* **Exercise description**
Quote only the lines from the top of the listing below down to and including the line with "return t.mixed(t.product(outer, flat, line), color, grey(0.07))".

* **Dataset section**

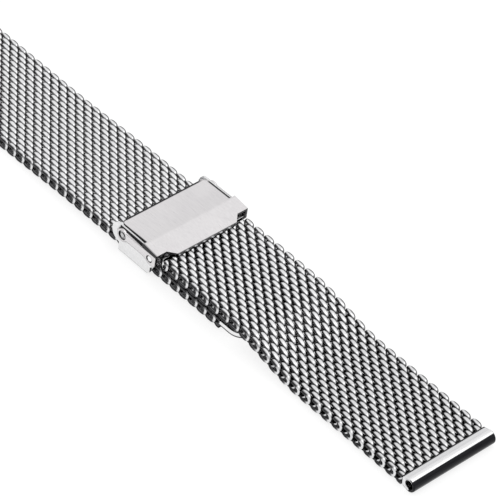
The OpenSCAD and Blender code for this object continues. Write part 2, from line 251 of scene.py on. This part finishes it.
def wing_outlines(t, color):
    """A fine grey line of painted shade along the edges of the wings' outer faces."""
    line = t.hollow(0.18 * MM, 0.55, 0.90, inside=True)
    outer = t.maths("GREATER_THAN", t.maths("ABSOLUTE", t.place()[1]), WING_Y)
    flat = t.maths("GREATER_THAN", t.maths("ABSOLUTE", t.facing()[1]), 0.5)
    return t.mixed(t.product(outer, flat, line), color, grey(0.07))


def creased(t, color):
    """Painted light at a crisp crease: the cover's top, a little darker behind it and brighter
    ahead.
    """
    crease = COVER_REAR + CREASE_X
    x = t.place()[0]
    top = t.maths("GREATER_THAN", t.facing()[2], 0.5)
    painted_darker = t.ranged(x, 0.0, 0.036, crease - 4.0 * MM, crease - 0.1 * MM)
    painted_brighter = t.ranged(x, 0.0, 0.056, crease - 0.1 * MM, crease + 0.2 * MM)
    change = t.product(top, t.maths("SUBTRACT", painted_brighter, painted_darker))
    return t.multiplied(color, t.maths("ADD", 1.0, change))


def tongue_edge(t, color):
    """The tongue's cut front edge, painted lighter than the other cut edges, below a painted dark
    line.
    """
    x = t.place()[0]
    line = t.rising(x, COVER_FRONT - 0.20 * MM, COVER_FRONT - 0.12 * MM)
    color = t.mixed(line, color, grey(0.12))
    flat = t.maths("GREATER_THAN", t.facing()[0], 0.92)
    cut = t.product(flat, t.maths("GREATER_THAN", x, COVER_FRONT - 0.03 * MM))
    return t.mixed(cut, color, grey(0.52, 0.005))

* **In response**
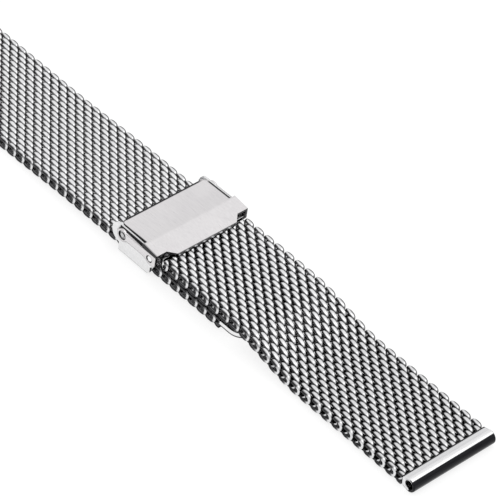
The OpenSCAD and Blender code for this object continues. Write part 2, from line 251 of scene.py on. This part finishes it.
def wing_outlines(t, color):
    """A fine grey line of painted shade along the edges of the wings' outer faces."""
    line = t.hollow(0.18 * MM, 0.55, 0.90, inside=True)
    outer = t.maths("GREATER_THAN", t.maths("ABSOLUTE", t.place()[1]), WING_Y)
    flat = t.maths("GREATER_THAN", t.maths("ABSOLUTE", t.facing()[1]), 0.5)
    return t.mixed(t.product(outer, flat, line), color, grey(0.07))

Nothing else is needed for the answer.